◆ **Data in this exercise**:
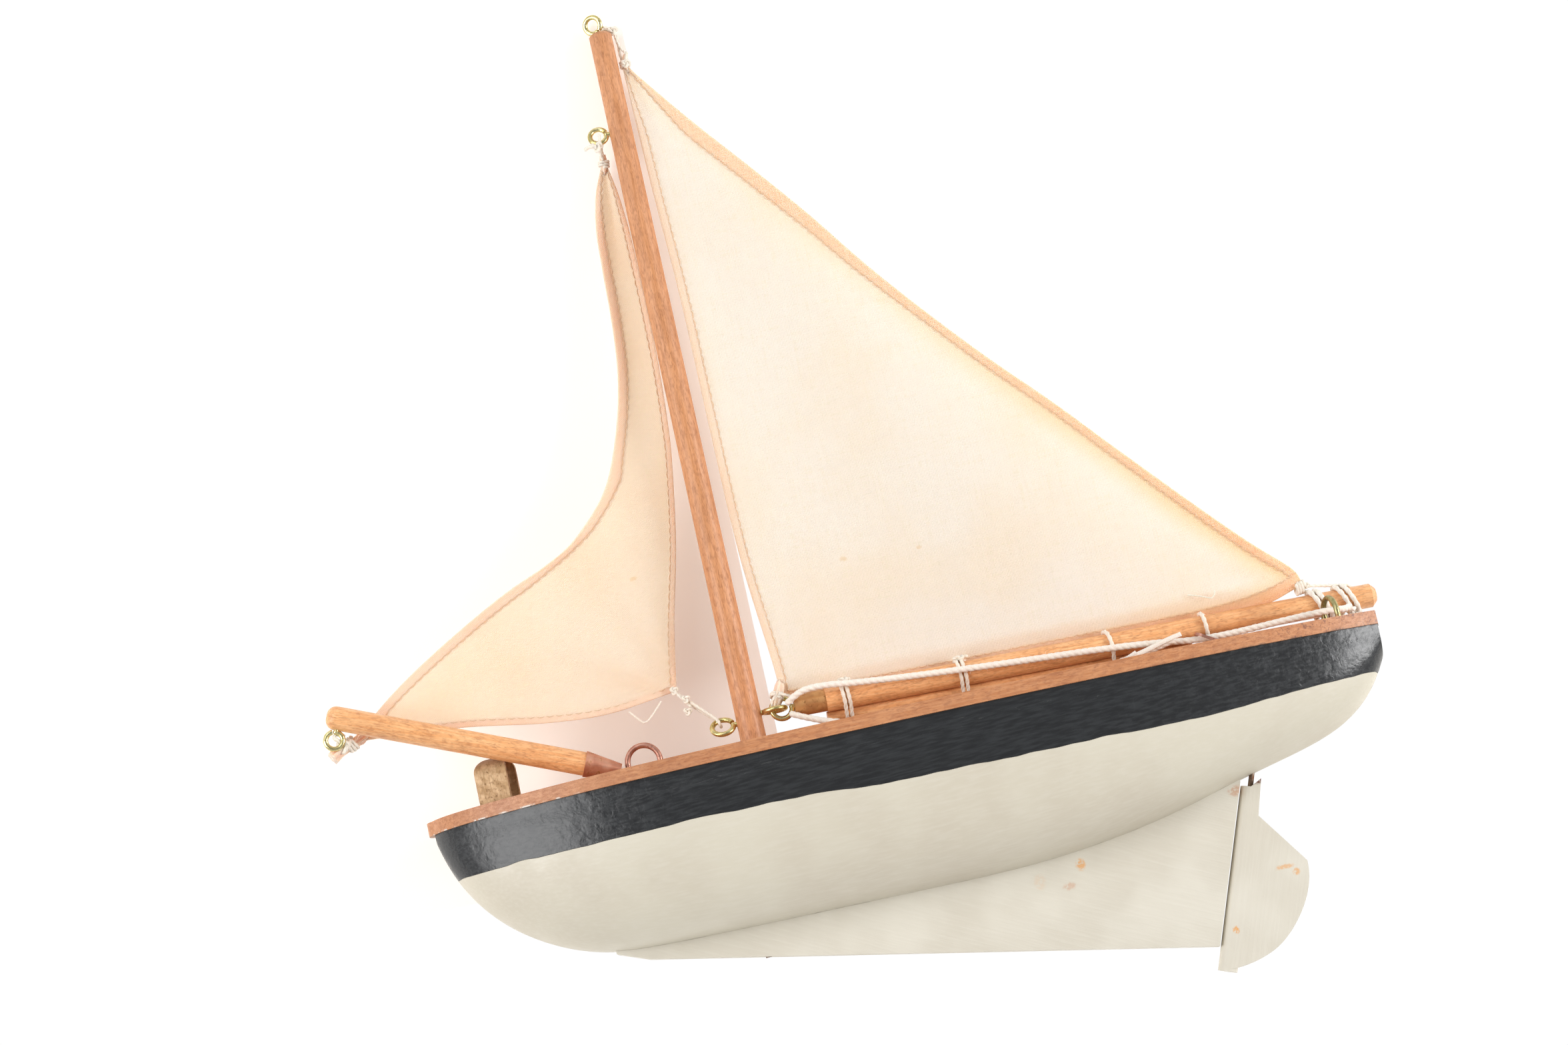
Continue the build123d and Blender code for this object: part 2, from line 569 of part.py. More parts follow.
os.makedirs("parts", exist_ok=True)
for node, shape in build_parts().items():
    write(shape, node)
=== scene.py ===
"""The looks of a wooden toy pond yacht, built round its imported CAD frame. Lengths are in metres."""

import json
import random
from math import atan2, cos, exp, hypot, pi, radians, sin, sqrt

import bpy
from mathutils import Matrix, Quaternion, Vector, noise
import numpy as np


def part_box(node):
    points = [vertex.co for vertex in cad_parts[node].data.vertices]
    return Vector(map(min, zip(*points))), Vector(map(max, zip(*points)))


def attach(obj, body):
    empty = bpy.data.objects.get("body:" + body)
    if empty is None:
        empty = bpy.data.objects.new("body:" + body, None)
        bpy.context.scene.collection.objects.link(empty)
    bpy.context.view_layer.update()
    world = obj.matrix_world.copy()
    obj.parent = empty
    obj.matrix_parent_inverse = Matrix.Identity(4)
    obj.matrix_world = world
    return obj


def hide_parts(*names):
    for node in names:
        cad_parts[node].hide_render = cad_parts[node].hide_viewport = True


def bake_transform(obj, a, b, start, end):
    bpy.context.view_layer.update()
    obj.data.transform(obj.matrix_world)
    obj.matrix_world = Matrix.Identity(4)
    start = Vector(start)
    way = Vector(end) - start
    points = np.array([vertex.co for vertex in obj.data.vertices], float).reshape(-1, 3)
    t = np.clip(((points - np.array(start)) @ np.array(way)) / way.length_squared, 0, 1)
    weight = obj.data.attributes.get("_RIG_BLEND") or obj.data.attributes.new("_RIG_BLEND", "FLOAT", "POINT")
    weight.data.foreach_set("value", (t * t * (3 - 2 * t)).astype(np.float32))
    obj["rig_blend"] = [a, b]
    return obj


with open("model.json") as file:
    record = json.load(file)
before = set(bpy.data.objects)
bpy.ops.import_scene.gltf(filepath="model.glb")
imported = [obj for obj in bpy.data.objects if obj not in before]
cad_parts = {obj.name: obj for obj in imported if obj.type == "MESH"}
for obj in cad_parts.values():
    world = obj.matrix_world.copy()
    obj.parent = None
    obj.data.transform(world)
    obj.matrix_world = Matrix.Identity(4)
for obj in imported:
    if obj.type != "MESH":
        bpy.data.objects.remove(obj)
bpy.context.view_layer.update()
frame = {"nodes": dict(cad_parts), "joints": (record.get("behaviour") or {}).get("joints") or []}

MM = 0.001
DECK_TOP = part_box("deck")[1].z
GOOSENECK = Vector(next(j for j in frame["joints"] if j["name"] == "boom_swing")["pos_m"])
UP = Vector((0, 0, 1))
PORT = Vector((0, -1, 0))
AFT = Vector((1, 0, 0))


def deck(x, y, z):
    """A place given in millimetres aft of the mast, to starboard and above the deck."""
    return Vector((x * MM, y * MM, DECK_TOP + z * MM))


def route(points):
    return [deck(*p) for p in points]


# ---- the spars' own frames ----
def ends_of(node, reach=0.0004):
    """The middles of a long node's two end faces, the one with the lower x first."""
    places = [v.co for v in frame["nodes"][node].data.vertices]
    low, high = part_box(node)
    first = [p for p in places if p.x < low.x + reach]
    last = [p for p in places if p.x > high.x - reach]
    return sum(first, Vector()) / len(first), sum(last, Vector()) / len(last)


class Spar:
    """A place along a spar, across it to starboard and up from it, in millimetres."""

    def __init__(self, start, end):
        self.start = start
        self.axis = (end - start).normalized()
        self.across = UP.cross(self.axis).normalized()
        self.up = self.axis.cross(self.across)

    def at(self, along, across, up):
        return self.start + (self.axis * along + self.across * across + self.up * up) * MM


boom_aft = ends_of("boom_spar")[1]
BOOM = Spar(GOOSENECK, boom_aft)
BOOM_RADIUS = 3.15
LOWER_RADIUS = 1.9
lower_middle = sum(ends_of("lower_spar"), Vector()) / 2 - GOOSENECK
LOWER_ACROSS = lower_middle.dot(BOOM.across) / MM
LOWER_UP = lower_middle.dot(BOOM.up) / MM
sprit_tip, sprit_heel = ends_of("bowsprit_spar", 0.003)


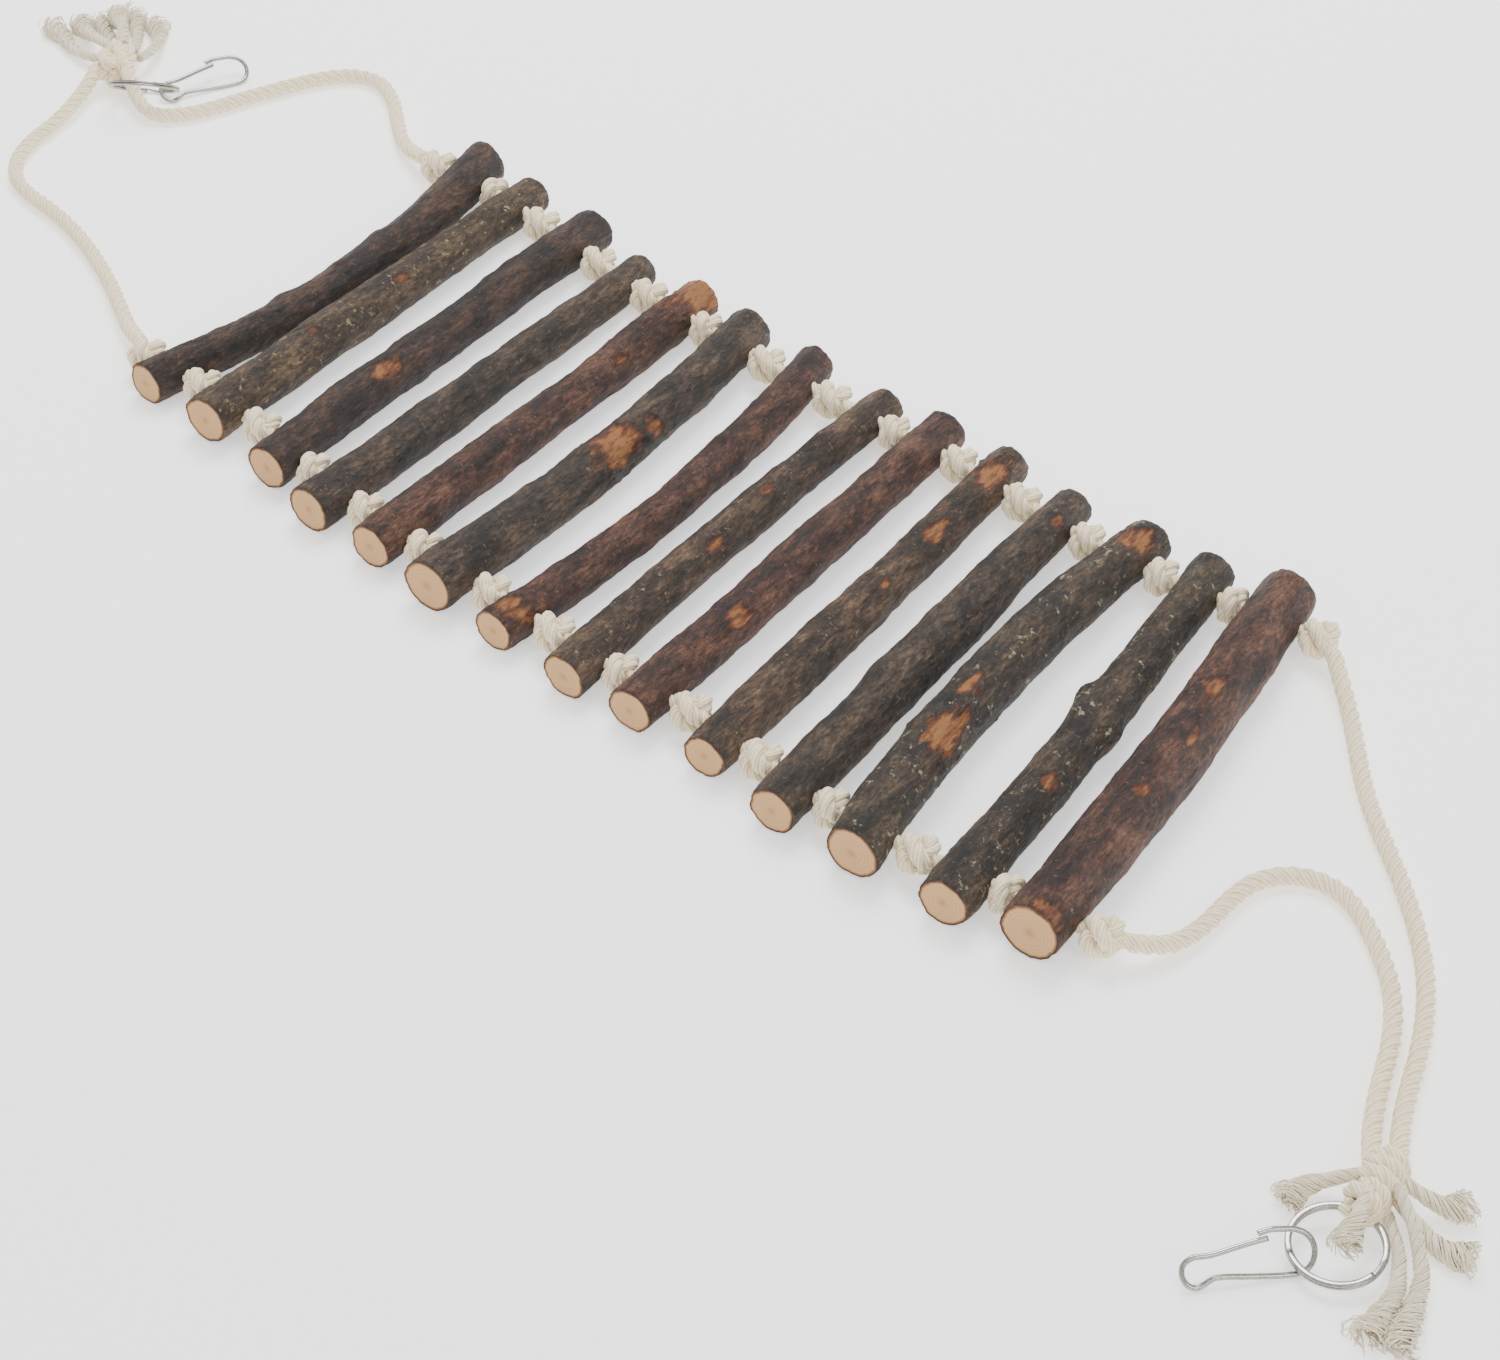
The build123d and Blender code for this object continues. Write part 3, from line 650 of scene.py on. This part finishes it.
# ---- the line of each leg beyond its outer knot, as the points that control it, in mm --
LEG_ROUTES = {
    "lower_leg_right": [
        (219, -99.5, 8.2), (225.5, -93.5, 5.2), (229.5, -85, 3.4), (231.5, -74, 3),
        (232, -62, 3), (234, -52, 3), (240, -44, 3), (249, -40, 3), (259, -41, 3),
        (268, -47, 3), (279, -57, 3), (289, -69, 3), (296, -83, 3), (300.5, -98, 3),
        (305, -112, 3.4), (309.5, -123, 5), (314, -131.5, 7)],
    "lower_leg_left": [
        (207.5, 47.5, 8.2), (214, 40.5, 5.6), (222, 31.5, 3.6), (231, 19, 3), (241, 4.5, 3),
        (251.5, -8, 3), (262, -18.5, 3), (272.5, -29.5, 3), (282.5, -41.5, 3), (291.5, -54, 3),
        (298.5, -67, 3), (304, -81, 3), (308, -95, 3), (312, -108.5, 3.4), (317, -121, 5),
        (321.5, -130.5, 7)],
    "upper_leg_right": [
        (-219, -48, 8.2), (-230, -42, 5), (-242.5, -33.5, 3.2), (-258, -23, 3), (-276, -13, 3),
        (-294, -5, 3), (-311, 0, 3), (-326, 2.5, 3), (-338, 8, 3), (-346.5, 17.5, 3),
        (-351, 30, 3), (-352, 44, 3.4), (-354.5, 58, 4.8), (-358, 69.5, 6.4), (-362, 79.5, 8)],
    "upper_leg_left": [
        (-212.5, 103, 8.2), (-224.5, 107.5, 5.2), (-235, 114.5, 3.4), (-245, 124.5, 3),
        (-256, 135, 3), (-268.5, 142.5, 3), (-281, 140, 3), (-290, 130, 3), (-297.5, 116, 3),
        (-304.5, 101.5, 3), (-310, 88, 3), (-316.5, 77, 3), (-325.5, 70.5, 3.4),
        (-334.5, 72.5, 5.8), (-342.5, 78.2, 9), (-351.5, 83.5, 9.5)],
}


# ---- knots and the ropes through the rungs, in mm ---------------------------------------
ROPE_INSET = 13  # from a rung's end to its rope
ROPE_HEIGHT = 8.5
KNOT_REACH = 6.3  # half the length of a knot that has room enough
KNOT_CLEARANCE = 0.65  # between a knot and the rungs on either side
KNOT_TUBE, KNOT_HOOP = 2.35, 2.75  # the ring round which an overhand knot is tied
KNOT_STEPS = 60
KNOT_GRIP = 1.5  # how far a rope reaches back into the knot before it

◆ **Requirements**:
Repeat each entry exactly. Pictures do not belong in the copy.

◆ **Solution for this exercise**:
Continue the build123d and Blender code for this object: part 2, from line 569 of part.py. More parts follow.
os.makedirs("parts", exist_ok=True)
for node, shape in build_parts().items():
    write(shape, node)
=== scene.py ===
"""The looks of a wooden toy pond yacht, built round its imported CAD frame. Lengths are in metres."""

import json
import random
from math import atan2, cos, exp, hypot, pi, radians, sin, sqrt

import bpy
from mathutils import Matrix, Quaternion, Vector, noise
import numpy as np


def part_box(node):
    points = [vertex.co for vertex in cad_parts[node].data.vertices]
    return Vector(map(min, zip(*points))), Vector(map(max, zip(*points)))


def attach(obj, body):
    empty = bpy.data.objects.get("body:" + body)
    if empty is None:
        empty = bpy.data.objects.new("body:" + body, None)
        bpy.context.scene.collection.objects.link(empty)
    bpy.context.view_layer.update()
    world = obj.matrix_world.copy()
    obj.parent = empty
    obj.matrix_parent_inverse = Matrix.Identity(4)
    obj.matrix_world = world
    return obj


def hide_parts(*names):
    for node in names:
        cad_parts[node].hide_render = cad_parts[node].hide_viewport = True


def bake_transform(obj, a, b, start, end):
    bpy.context.view_layer.update()
    obj.data.transform(obj.matrix_world)
    obj.matrix_world = Matrix.Identity(4)
    start = Vector(start)
    way = Vector(end) - start
    points = np.array([vertex.co for vertex in obj.data.vertices], float).reshape(-1, 3)
    t = np.clip(((points - np.array(start)) @ np.array(way)) / way.length_squared, 0, 1)
    weight = obj.data.attributes.get("_RIG_BLEND") or obj.data.attributes.new("_RIG_BLEND", "FLOAT", "POINT")
    weight.data.foreach_set("value", (t * t * (3 - 2 * t)).astype(np.float32))
    obj["rig_blend"] = [a, b]
    return obj


with open("model.json") as file:
    record = json.load(file)
before = set(bpy.data.objects)
bpy.ops.import_scene.gltf(filepath="model.glb")
imported = [obj for obj in bpy.data.objects if obj not in before]
cad_parts = {obj.name: obj for obj in imported if obj.type == "MESH"}
for obj in cad_parts.values():
    world = obj.matrix_world.copy()
    obj.parent = None
    obj.data.transform(world)
    obj.matrix_world = Matrix.Identity(4)
for obj in imported:
    if obj.type != "MESH":
        bpy.data.objects.remove(obj)
bpy.context.view_layer.update()
frame = {"nodes": dict(cad_parts), "joints": (record.get("behaviour") or {}).get("joints") or []}

MM = 0.001
DECK_TOP = part_box("deck")[1].z
GOOSENECK = Vector(next(j for j in frame["joints"] if j["name"] == "boom_swing")["pos_m"])
UP = Vector((0, 0, 1))
PORT = Vector((0, -1, 0))
AFT = Vector((1, 0, 0))


def deck(x, y, z):
    """A place given in millimetres aft of the mast, to starboard and above the deck."""
    return Vector((x * MM, y * MM, DECK_TOP + z * MM))


def route(points):
    return [deck(*p) for p in points]


# ---- the spars' own frames ----
def ends_of(node, reach=0.0004):
    """The middles of a long node's two end faces, the one with the lower x first."""
    places = [v.co for v in frame["nodes"][node].data.vertices]
    low, high = part_box(node)
    first = [p for p in places if p.x < low.x + reach]
    last = [p for p in places if p.x > high.x - reach]
    return sum(first, Vector()) / len(first), sum(last, Vector()) / len(last)


class Spar:
    """A place along a spar, across it to starboard and up from it, in millimetres."""

    def __init__(self, start, end):
        self.start = start
        self.axis = (end - start).normalized()
        self.across = UP.cross(self.axis).normalized()
        self.up = self.axis.cross(self.across)

    def at(self, along, across, up):
        return self.start + (self.axis * along + self.across * across + self.up * up) * MM


boom_aft = ends_of("boom_spar")[1]
BOOM = Spar(GOOSENECK, boom_aft)
BOOM_RADIUS = 3.15
LOWER_RADIUS = 1.9
lower_middle = sum(ends_of("lower_spar"), Vector()) / 2 - GOOSENECK
LOWER_ACROSS = lower_middle.dot(BOOM.across) / MM
LOWER_UP = lower_middle.dot(BOOM.up) / MM
sprit_tip, sprit_heel = ends_of("bowsprit_spar", 0.003)


The build123d and Blender code for this object continues. Write part 3, from line 650 of scene.py on. This part finishes it.
# ---- the line of each leg beyond its outer knot, as the points that control it, in mm --
LEG_ROUTES = {
    "lower_leg_right": [
        (219, -99.5, 8.2), (225.5, -93.5, 5.2), (229.5, -85, 3.4), (231.5, -74, 3),
        (232, -62, 3), (234, -52, 3), (240, -44, 3), (249, -40, 3), (259, -41, 3),
        (268, -47, 3), (279, -57, 3), (289, -69, 3), (296, -83, 3), (300.5, -98, 3),
        (305, -112, 3.4), (309.5, -123, 5), (314, -131.5, 7)],
    "lower_leg_left": [
        (207.5, 47.5, 8.2), (214, 40.5, 5.6), (222, 31.5, 3.6), (231, 19, 3), (241, 4.5, 3),
        (251.5, -8, 3), (262, -18.5, 3), (272.5, -29.5, 3), (282.5, -41.5, 3), (291.5, -54, 3),
        (298.5, -67, 3), (304, -81, 3), (308, -95, 3), (312, -108.5, 3.4), (317, -121, 5),
        (321.5, -130.5, 7)],
    "upper_leg_right": [
        (-219, -48, 8.2), (-230, -42, 5), (-242.5, -33.5, 3.2), (-258, -23, 3), (-276, -13, 3),
        (-294, -5, 3), (-311, 0, 3), (-326, 2.5, 3), (-338, 8, 3), (-346.5, 17.5, 3),
        (-351, 30, 3), (-352, 44, 3.4), (-354.5, 58, 4.8), (-358, 69.5, 6.4), (-362, 79.5, 8)],
    "upper_leg_left": [
        (-212.5, 103, 8.2), (-224.5, 107.5, 5.2), (-235, 114.5, 3.4), (-245, 124.5, 3),
        (-256, 135, 3), (-268.5, 142.5, 3), (-281, 140, 3), (-290, 130, 3), (-297.5, 116, 3),
        (-304.5, 101.5, 3), (-310, 88, 3), (-316.5, 77, 3), (-325.5, 70.5, 3.4),
        (-334.5, 72.5, 5.8), (-342.5, 78.2, 9), (-351.5, 83.5, 9.5)],
}


# ---- knots and the ropes through the rungs, in mm ---------------------------------------
ROPE_INSET = 13  # from a rung's end to its rope
ROPE_HEIGHT = 8.5
KNOT_REACH = 6.3  # half the length of a knot that has room enough
KNOT_CLEARANCE = 0.65  # between a knot and the rungs on either side
KNOT_TUBE, KNOT_HOOP = 2.35, 2.75  # the ring round which an overhand knot is tied
KNOT_STEPS = 60
KNOT_GRIP = 1.5  # how far a rope reaches back into the knot before it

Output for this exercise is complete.